Well no, fact is Sweetums that I have a very current tech ham radio
catapult, Miccolis and I used it to launch some Field Day antennas
just a few months ago. He has one of a different design which also
works well.


Tsk. You should use Roy Lewallen's EZNEC. Roy is a long-time
ham. EZNEC is advertised in QST.


Sweetums if you will kindly point out just where in EZNEC Roy provides
the ability to work thru antenna stress and deflection issues.


Ask Roy. I thought that YOU, as the super-duper mechanical man
would ALREADY KNOW what is needed! :-)


I sure as hell do know what's needed and I also know it's not in EZNEC
Sweetums, not even close. But you obviously don't know so you made an
ass of yourself in public once again because you didn't spend enough
time surfing around the Web to get up to speed on EZNEC before you
spouted off about it.

How many times . . ?


USN Postgraduate School folks came up with the Numerical
Electromagnetic Code (NEC) which is all free to anyone (no
copyright).


I'm not new to NEC either Sweetums, I have NEC2 two mouse clicks away
from here along with it's Nec Win Plus interface.
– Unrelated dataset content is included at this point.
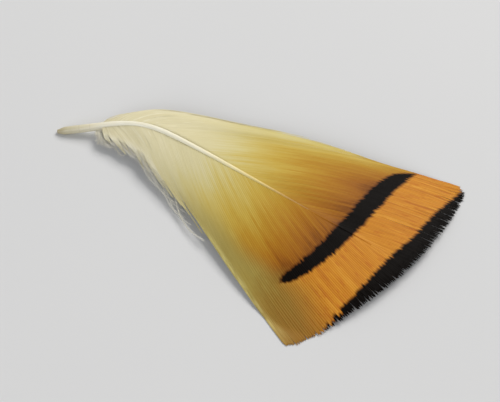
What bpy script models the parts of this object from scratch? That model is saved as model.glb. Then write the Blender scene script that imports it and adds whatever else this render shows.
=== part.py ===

Riiiiiight...You are so schmardt in methods of moments theory...


Eat your heart out.

Too bad the USN types at the "captain's table"
didn't mention that to you...


. . . in 1963??


Tsk. Didn't the USN use radio then?


Oh stop it you silly old fart, of course they used radio. Knock off
your bush-league bait 'n switch games Sweetie, they don't work, the
topic was the electromagnetics code, not "USN radio" Sweetie. Now once
more was the NEC available in 1963 or not?

Oh, yes, they used only morse code! Morse code gets through
when anything else does...

What DID you talk about? How "rough" the "war" was? Did YOU
have some "hostile actions" and collect a shoebox full of medals?

Oh, I AM sorry. I'm acting like a "drudge." I'm not supposed to
DO such things, being an NCTA and all. This newsgroup is
RESERVED for the PCTA extras, the elitists who meet to beat.